- Task -
Reproduce exactly the lines from the top of the records below through the line holding "# on the plane".

>> BEGIN Input data

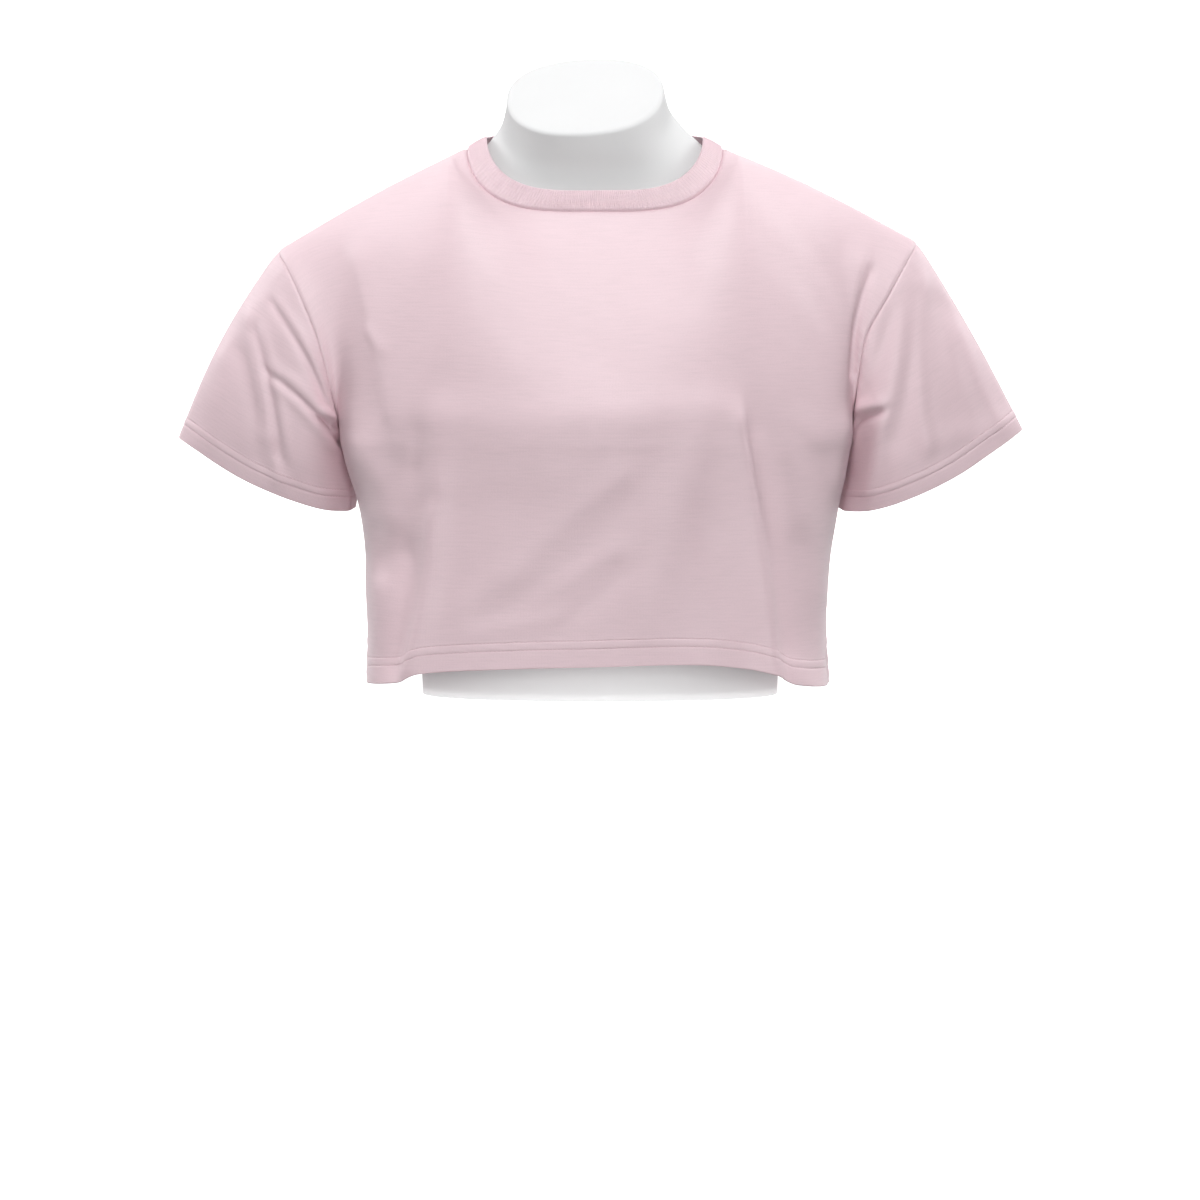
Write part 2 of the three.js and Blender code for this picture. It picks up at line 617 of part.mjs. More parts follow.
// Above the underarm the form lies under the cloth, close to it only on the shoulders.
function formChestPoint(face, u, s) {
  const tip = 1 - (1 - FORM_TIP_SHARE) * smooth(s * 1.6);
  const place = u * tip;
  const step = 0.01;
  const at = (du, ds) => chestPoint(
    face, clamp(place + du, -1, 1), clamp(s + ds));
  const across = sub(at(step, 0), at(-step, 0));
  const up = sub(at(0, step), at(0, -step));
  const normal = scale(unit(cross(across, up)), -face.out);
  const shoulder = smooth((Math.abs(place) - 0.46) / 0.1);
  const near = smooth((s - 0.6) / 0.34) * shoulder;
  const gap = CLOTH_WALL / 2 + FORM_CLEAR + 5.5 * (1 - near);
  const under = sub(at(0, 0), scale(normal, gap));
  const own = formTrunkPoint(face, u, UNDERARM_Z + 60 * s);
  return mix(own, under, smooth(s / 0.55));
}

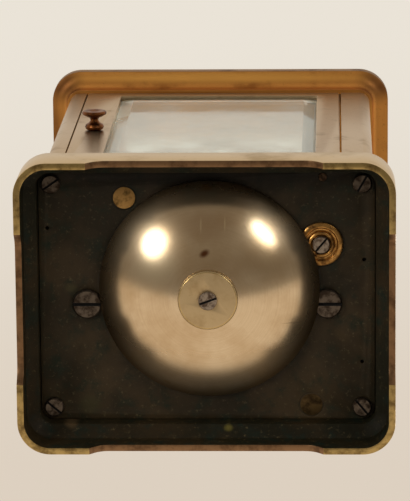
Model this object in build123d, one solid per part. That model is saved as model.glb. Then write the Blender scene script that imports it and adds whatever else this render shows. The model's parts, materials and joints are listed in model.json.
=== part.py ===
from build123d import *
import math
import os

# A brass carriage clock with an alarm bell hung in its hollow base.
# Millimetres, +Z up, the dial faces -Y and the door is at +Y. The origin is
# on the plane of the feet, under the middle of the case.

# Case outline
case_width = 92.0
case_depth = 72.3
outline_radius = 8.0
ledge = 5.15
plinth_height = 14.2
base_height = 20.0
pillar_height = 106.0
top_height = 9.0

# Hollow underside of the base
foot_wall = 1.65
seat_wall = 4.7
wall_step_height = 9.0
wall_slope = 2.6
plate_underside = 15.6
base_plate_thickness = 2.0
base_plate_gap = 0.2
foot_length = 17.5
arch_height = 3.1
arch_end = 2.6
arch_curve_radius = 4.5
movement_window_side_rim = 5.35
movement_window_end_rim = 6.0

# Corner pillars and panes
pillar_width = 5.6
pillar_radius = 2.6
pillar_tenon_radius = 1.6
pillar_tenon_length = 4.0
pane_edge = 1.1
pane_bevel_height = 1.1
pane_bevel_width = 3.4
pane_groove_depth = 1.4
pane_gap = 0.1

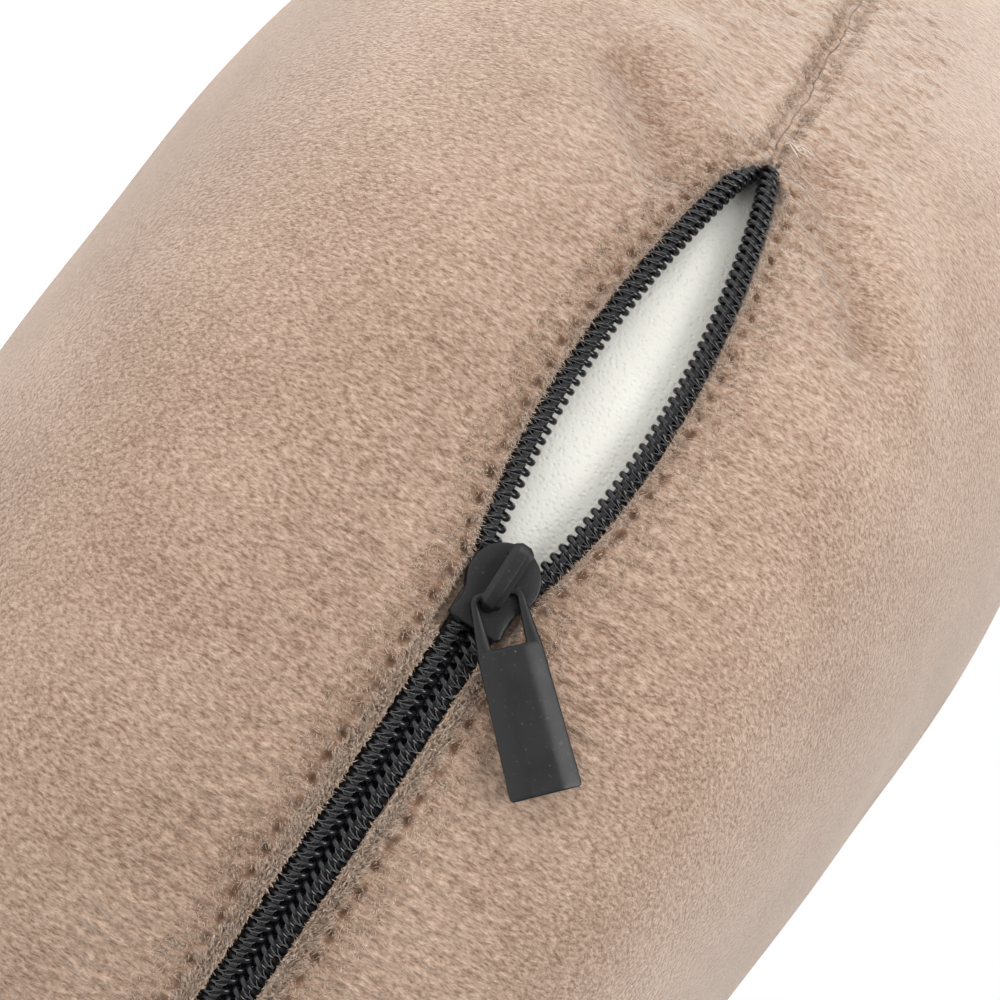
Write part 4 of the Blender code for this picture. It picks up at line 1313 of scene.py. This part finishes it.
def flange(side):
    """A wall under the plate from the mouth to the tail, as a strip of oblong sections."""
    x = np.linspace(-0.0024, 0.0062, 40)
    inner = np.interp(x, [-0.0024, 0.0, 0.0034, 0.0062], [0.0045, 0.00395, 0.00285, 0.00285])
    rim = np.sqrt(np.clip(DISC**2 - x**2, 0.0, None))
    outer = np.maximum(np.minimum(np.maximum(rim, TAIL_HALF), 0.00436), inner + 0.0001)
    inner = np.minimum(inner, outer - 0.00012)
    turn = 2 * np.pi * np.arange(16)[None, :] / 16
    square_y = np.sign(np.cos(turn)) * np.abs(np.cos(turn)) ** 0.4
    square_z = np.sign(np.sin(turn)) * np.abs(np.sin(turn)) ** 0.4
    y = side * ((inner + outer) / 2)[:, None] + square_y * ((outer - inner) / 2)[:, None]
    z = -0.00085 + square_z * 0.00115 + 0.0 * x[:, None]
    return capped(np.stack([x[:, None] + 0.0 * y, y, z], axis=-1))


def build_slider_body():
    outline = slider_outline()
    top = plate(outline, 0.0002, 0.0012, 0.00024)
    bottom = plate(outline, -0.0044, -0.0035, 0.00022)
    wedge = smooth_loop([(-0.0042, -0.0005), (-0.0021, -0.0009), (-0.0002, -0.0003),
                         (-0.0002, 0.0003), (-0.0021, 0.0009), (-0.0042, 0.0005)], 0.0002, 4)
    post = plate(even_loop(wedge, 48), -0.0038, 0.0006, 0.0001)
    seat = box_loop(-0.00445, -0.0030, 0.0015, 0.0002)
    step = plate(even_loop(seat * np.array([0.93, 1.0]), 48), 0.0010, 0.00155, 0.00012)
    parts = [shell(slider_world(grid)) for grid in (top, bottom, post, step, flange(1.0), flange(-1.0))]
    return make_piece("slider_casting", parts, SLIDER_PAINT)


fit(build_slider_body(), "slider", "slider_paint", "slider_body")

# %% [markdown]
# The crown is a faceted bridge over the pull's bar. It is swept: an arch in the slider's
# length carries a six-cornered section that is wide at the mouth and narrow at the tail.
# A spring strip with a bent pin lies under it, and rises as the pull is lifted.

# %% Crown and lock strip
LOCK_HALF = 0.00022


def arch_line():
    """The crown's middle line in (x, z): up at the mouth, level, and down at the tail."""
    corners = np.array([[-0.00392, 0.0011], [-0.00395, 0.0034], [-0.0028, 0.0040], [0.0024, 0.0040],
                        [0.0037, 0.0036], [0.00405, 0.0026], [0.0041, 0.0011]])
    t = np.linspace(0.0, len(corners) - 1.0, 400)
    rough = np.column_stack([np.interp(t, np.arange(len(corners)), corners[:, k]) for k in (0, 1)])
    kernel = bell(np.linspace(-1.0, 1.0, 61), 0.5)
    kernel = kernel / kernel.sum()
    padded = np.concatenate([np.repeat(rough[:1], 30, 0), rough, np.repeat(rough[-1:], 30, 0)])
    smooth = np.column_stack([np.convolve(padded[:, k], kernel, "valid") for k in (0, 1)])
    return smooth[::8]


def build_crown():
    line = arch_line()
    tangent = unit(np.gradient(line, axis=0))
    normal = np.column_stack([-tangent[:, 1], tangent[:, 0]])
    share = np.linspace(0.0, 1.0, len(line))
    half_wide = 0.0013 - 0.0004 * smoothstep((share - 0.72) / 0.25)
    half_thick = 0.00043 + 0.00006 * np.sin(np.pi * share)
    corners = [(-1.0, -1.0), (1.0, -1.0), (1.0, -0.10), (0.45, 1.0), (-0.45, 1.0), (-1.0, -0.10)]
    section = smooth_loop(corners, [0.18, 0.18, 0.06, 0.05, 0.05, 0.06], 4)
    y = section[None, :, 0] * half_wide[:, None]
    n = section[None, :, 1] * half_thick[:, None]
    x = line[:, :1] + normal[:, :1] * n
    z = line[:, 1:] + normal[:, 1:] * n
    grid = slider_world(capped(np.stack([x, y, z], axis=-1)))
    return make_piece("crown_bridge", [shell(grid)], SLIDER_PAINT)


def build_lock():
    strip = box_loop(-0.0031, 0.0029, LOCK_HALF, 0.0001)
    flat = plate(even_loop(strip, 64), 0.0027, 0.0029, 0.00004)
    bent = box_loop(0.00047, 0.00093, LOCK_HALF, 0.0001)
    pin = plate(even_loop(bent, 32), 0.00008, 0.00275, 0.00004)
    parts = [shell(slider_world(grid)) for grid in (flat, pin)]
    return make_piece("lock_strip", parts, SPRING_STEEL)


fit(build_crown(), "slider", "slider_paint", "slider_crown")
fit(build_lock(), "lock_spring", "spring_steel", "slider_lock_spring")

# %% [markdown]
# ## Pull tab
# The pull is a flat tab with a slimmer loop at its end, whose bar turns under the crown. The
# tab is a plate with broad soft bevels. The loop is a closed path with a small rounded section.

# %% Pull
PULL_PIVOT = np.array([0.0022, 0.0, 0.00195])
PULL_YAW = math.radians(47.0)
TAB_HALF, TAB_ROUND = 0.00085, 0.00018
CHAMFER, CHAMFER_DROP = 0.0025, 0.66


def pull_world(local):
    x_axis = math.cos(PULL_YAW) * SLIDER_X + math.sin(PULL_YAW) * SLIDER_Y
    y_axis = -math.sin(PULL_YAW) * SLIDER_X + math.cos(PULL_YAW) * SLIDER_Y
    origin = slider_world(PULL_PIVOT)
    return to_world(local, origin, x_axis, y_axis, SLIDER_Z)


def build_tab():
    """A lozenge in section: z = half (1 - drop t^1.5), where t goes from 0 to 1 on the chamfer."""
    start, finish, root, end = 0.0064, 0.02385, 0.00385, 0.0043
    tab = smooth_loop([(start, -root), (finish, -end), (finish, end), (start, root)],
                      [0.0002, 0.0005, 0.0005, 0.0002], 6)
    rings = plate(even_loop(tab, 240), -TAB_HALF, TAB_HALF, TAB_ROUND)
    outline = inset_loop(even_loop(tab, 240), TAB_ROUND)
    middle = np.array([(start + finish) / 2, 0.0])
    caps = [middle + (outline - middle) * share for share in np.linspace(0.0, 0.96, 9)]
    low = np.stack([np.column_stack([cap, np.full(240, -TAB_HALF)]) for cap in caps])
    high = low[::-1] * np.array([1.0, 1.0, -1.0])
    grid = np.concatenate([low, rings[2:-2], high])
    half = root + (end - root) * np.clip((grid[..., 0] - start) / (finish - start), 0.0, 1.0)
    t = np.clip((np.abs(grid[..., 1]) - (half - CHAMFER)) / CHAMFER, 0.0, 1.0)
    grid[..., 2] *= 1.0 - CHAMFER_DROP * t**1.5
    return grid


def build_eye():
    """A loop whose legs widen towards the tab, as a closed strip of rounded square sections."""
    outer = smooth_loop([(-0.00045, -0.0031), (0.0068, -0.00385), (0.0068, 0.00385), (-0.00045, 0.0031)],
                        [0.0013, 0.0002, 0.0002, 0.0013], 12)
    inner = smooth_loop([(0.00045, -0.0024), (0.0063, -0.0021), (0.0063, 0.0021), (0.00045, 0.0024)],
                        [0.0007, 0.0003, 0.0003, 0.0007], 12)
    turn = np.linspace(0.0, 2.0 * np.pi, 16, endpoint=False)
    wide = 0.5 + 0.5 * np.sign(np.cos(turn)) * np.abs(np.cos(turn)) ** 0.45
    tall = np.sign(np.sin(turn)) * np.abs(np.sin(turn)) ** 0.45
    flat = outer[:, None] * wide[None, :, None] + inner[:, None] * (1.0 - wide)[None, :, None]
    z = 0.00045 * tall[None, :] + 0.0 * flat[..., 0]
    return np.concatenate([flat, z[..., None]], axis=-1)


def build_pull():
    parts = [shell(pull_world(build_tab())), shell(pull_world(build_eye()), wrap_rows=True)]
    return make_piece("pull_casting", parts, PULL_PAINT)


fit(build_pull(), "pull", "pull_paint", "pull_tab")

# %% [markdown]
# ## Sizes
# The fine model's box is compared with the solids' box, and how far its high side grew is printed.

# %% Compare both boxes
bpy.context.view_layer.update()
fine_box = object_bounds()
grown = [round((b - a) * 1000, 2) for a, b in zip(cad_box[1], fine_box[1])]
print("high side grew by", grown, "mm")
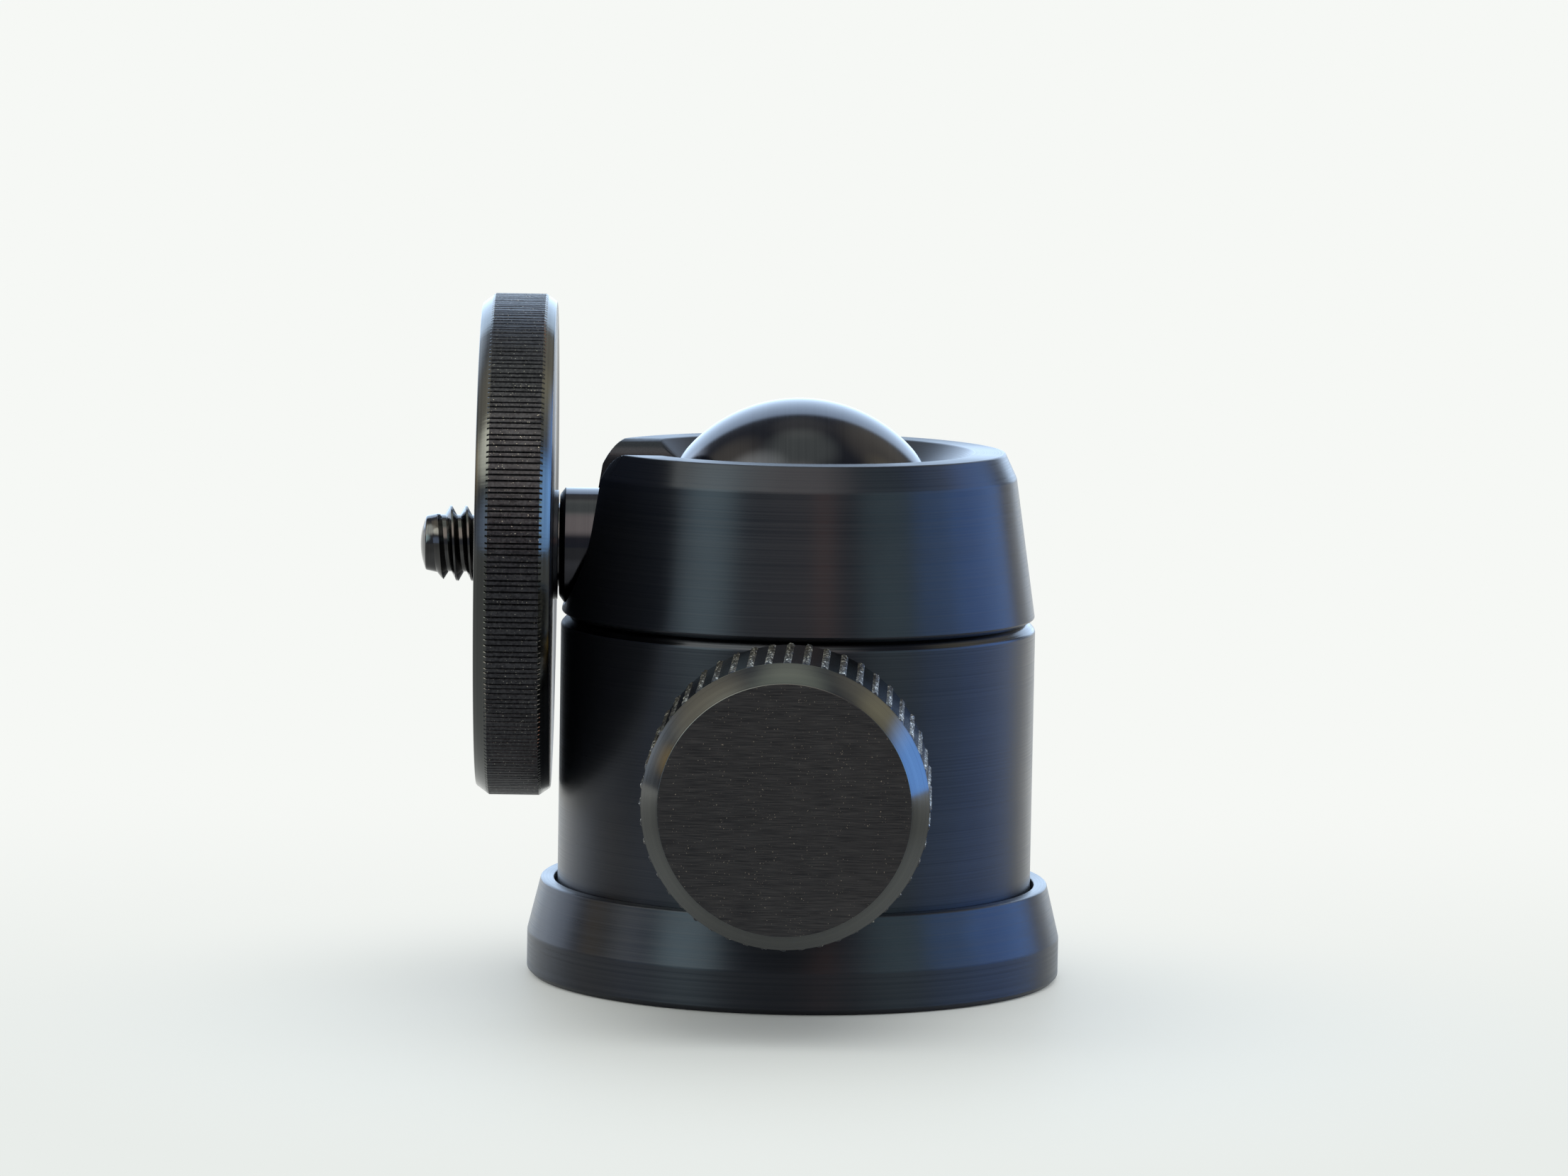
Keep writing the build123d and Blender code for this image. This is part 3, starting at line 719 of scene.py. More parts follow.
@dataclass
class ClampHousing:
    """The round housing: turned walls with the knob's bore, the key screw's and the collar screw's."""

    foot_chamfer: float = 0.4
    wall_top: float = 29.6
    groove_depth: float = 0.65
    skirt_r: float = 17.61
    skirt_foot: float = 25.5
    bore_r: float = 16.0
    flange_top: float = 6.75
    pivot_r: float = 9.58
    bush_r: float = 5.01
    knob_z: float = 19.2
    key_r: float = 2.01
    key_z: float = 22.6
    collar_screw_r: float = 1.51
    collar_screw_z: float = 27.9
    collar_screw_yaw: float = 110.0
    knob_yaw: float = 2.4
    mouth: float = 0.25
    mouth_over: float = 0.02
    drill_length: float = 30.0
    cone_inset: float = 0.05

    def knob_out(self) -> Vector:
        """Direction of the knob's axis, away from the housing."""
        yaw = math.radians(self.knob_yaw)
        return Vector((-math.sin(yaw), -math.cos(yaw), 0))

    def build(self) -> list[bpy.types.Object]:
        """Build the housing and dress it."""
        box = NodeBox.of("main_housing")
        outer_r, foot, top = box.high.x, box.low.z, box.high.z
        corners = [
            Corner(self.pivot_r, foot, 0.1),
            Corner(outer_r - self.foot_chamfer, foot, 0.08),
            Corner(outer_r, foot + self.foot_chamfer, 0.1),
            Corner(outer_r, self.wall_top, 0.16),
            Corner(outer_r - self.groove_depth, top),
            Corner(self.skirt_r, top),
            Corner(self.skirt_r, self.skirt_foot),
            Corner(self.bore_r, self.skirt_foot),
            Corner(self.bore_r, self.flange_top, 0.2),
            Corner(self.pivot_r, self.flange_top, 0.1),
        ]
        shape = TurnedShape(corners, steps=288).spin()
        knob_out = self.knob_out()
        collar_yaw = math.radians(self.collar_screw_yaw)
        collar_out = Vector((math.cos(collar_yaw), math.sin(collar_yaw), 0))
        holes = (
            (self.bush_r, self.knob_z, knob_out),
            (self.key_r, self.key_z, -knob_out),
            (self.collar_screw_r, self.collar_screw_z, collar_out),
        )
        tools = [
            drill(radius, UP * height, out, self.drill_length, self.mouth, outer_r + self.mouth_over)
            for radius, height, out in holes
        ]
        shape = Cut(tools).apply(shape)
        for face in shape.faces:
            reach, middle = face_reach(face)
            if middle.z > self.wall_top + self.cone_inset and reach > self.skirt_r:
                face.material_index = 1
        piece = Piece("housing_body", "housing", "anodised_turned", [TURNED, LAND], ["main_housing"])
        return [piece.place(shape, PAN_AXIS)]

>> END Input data

- Written solution -
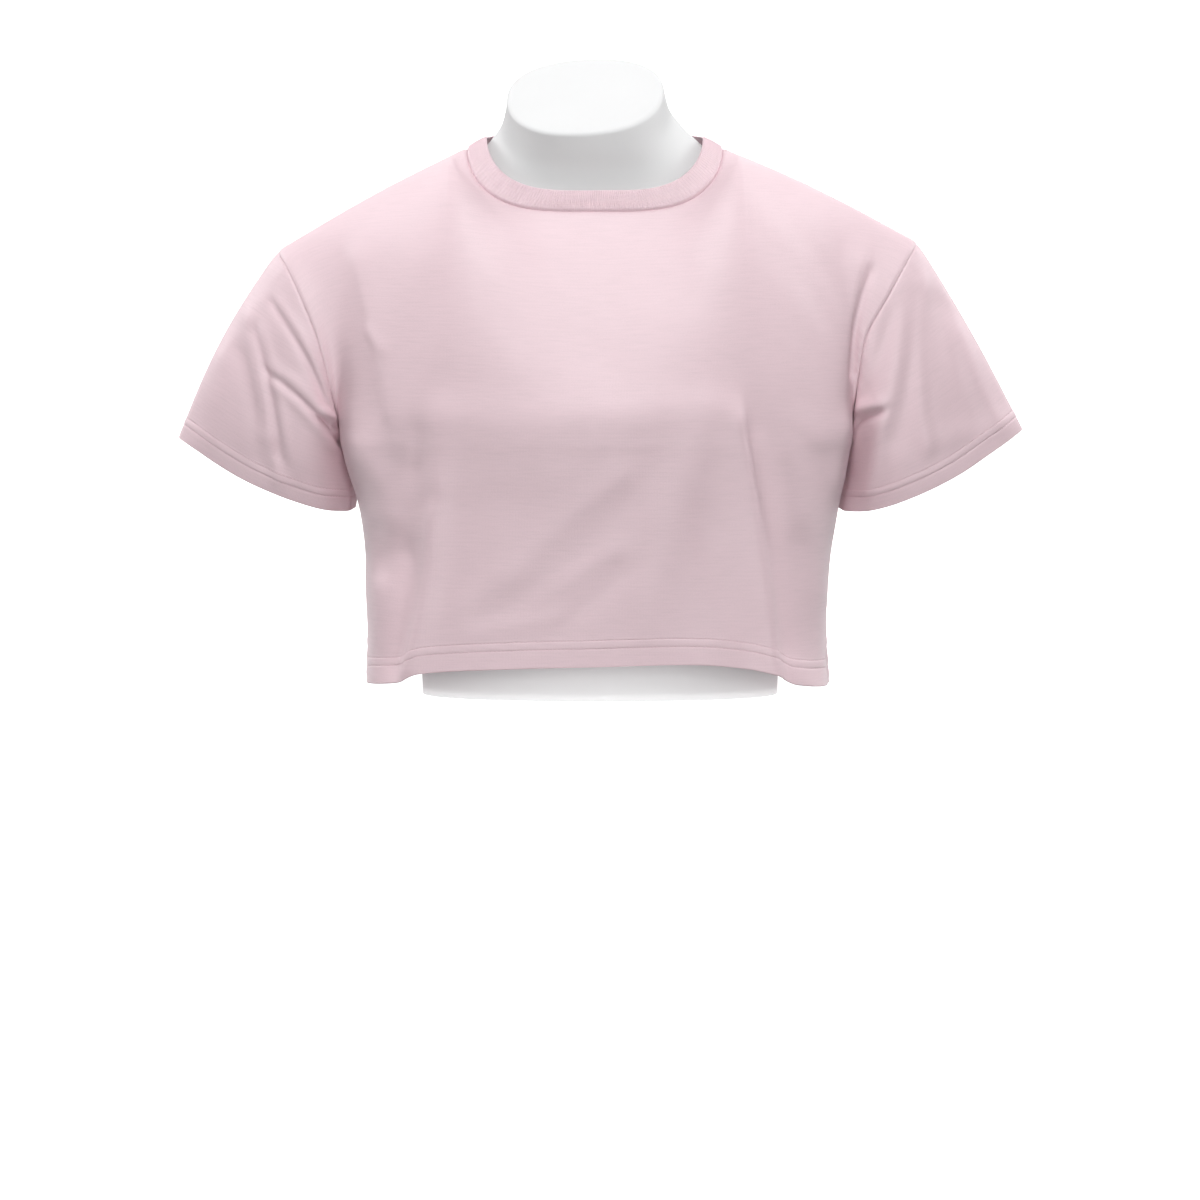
Write part 2 of the three.js and Blender code for this picture. It picks up at line 617 of part.mjs. More parts follow.
// Above the underarm the form lies under the cloth, close to it only on the shoulders.
function formChestPoint(face, u, s) {
  const tip = 1 - (1 - FORM_TIP_SHARE) * smooth(s * 1.6);
  const place = u * tip;
  const step = 0.01;
  const at = (du, ds) => chestPoint(
    face, clamp(place + du, -1, 1), clamp(s + ds));
  const across = sub(at(step, 0), at(-step, 0));
  const up = sub(at(0, step), at(0, -step));
  const normal = scale(unit(cross(across, up)), -face.out);
  const shoulder = smooth((Math.abs(place) - 0.46) / 0.1);
  const near = smooth((s - 0.6) / 0.34) * shoulder;
  const gap = CLOTH_WALL / 2 + FORM_CLEAR + 5.5 * (1 - near);
  const under = sub(at(0, 0), scale(normal, gap));
  const own = formTrunkPoint(face, u, UNDERARM_Z + 60 * s);
  return mix(own, under, smooth(s / 0.55));
}

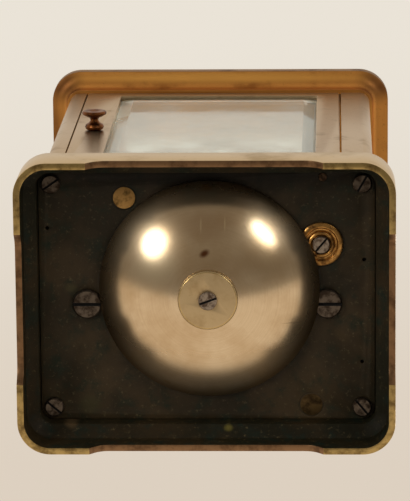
Model this object in build123d, one solid per part. That model is saved as model.glb. Then write the Blender scene script that imports it and adds whatever else this render shows. The model's parts, materials and joints are listed in model.json.
=== part.py ===
from build123d import *
import math
import os

# A brass carriage clock with an alarm bell hung in its hollow base.
# Millimetres, +Z up, the dial faces -Y and the door is at +Y. The origin is
# on the plane of the feet, under the middle of the case.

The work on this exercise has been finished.